Jason Young

Personal information
- Nationality: American
- Born: May 27, 1981 (age 45)
- Agent: Valentina Fedjuschina
- Height: 6 ft 1 in (1.85 m)
- Weight: 260 lb (120 kg)

Sport
- Sport: Track and Field
- Event: Discus Throw
- College team: Texas Tech

Achievements and titles
- Personal best: Discus Throw: 69.90m

= Jason Young (discus thrower) =

American discus thrower

Jason Young (born May 27, 1981) is an American discus thrower who competed in the 2012 Summer Olympics, finishing 19th. At Texas Tech, Young was a two-time All-American in track and field and placed second in the discus at the 2004 NCAA Outdoor Championship. In 2010 and 2011, he was the runner-up in discus at the USA Outdoor Track and Field Championships. He finished 2010 as the number two ranked discus thrower in the world, and has been ranked among the top ten in the United States six times.

==Early life==
Jason Young was born May 27, 1981. He first started throwing the discus in high school and was quickly hooked; by age 17, he knew he wanted to compete the event at the Olympics. He graduated from Samuell High School in Dallas, Texas in 1999. In 1999, he won the discus throw at the USATF Junior Olympics with a distance of 56.74 m.

==Athletic career==
After high school, Young attended Texas Tech University where he was a two-time All-American in track and field. In 2002, he won the discus at the NACAC Under-25 Championships with a distance of 55.74 m. In 2003, he placed fourth in the discus at the NCAA Outdoor Championships. The next year, he improved to second place, turning in a throw of 60.24 m. By the time he graduated in 2004, Young had set three school records – the indoor weight throw, the outdoor discus, and the hammer throw. As of 2012, all three records still stand. He also qualified for the Olympic Trials where he placed ninth in the discus.

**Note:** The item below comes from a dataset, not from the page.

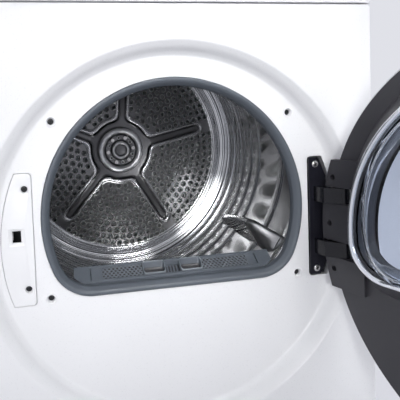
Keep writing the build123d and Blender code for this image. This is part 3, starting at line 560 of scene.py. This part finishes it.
def disc_height(x, z):
    """How far the rear disc stands towards the front: lip round the star, sunk arms, fall to the hub."""
    edge = star_field(x, z)
    lip = 4.6 * np.exp(-np.abs((edge - 0.5) / 3.9) ** 3)
    channel = -3.4 / (1 + np.exp(edge + 4.5))
    dish = -3.5 * np.clip((80 - np.hypot(x, z)) / 24, 0, 1)
    return lip + channel + dish


def perforations():
    """Centres of the rear wall's holes: concentric rows in each of the five sectors."""
    half_sector = math.radians(36)
    row_pitch = 16.2
    hole_pitch = 16.6
    arm_clearance = 22.5
    places = []
    for row in range(10):
        r = 91.5 + row_pitch * row
        half = half_sector - math.asin(arm_clearance / r)
        count = int(2 * half * r / hole_pitch) + 1
        for arm in STAR_ANGLES:
            for k in range(count):
                angle = arm + half_sector + half * (2 * k / (count - 1) - 1)
                places.append((r * math.cos(angle), r * math.sin(angle)))
    return places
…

In 2006, Young finished the year ranked number two in the country at the discus and number six in the world. He took 2007 off, and finished 2008 ranked number two and number 15. He returned to top form in 2010, turning in his personal best throw to date with a distance of 69.90 m and finished the year as the top ranked thrower in the US and number two in the world. As of 2012, Young has now been ranked in the top 10 nationally at the discus six times.

At the 2008 Olympic Trials, Young placed 9th in the discus. In 2010, Young was the runner-up in discus at the USA Outdoor Track and Field Championships with a throw of 61.15 m. In 2011, he lost his job and "almost quit" competing. He pressed on and finished second in the US Championships, with a distance of 63.81 m. He moved on to the 2011 World Championships where he placed 10th with a distance of 63.20 m.

At the 2012 Olympic Trials, Young threw the discus 61.50 m in the first round to take an early lead. From there, he steadily improved throwing 61.83 m in the second round, 62.07 m in the fourth and 62.14 m in the sixth and final round. He placed third and made the 2012 United States Olympic Team. As it turned out, his first round throw would have also been good enough for the third and final qualifying spot. "It’s been a really long road to try to get here," he remarked. "More than anything else, I’m relieved that I’m finally on the team."

In the qualifying round of the discus at the 2012 Olympics, Young recorded a distance of 62.18 m on his first throw placing him eighth at the time. His next two attempts were fouls while several other competitors improved their marks. As a result, Young fell to 18th place and did not advance out of the qualifying round. He did, however, finish ahead of the other two American competitors.

Young is self-coached and is sponsored by Nike.

==Personal life==
After college, Young worked as a strength and conditioning coach for Texas Tech. He currently lives in Lubbock, Texas, where he works as a personal trainer. He is married to former Texas Tech teammate Megan Young, and has a one-year-old son, Omo. In order to raise money to get his family to London for the 2012 Olympics, Young conducted several fundraising events. Being a track and field competitor is "extremely difficult," he explained. "Very few people can make a full-time living at track and field".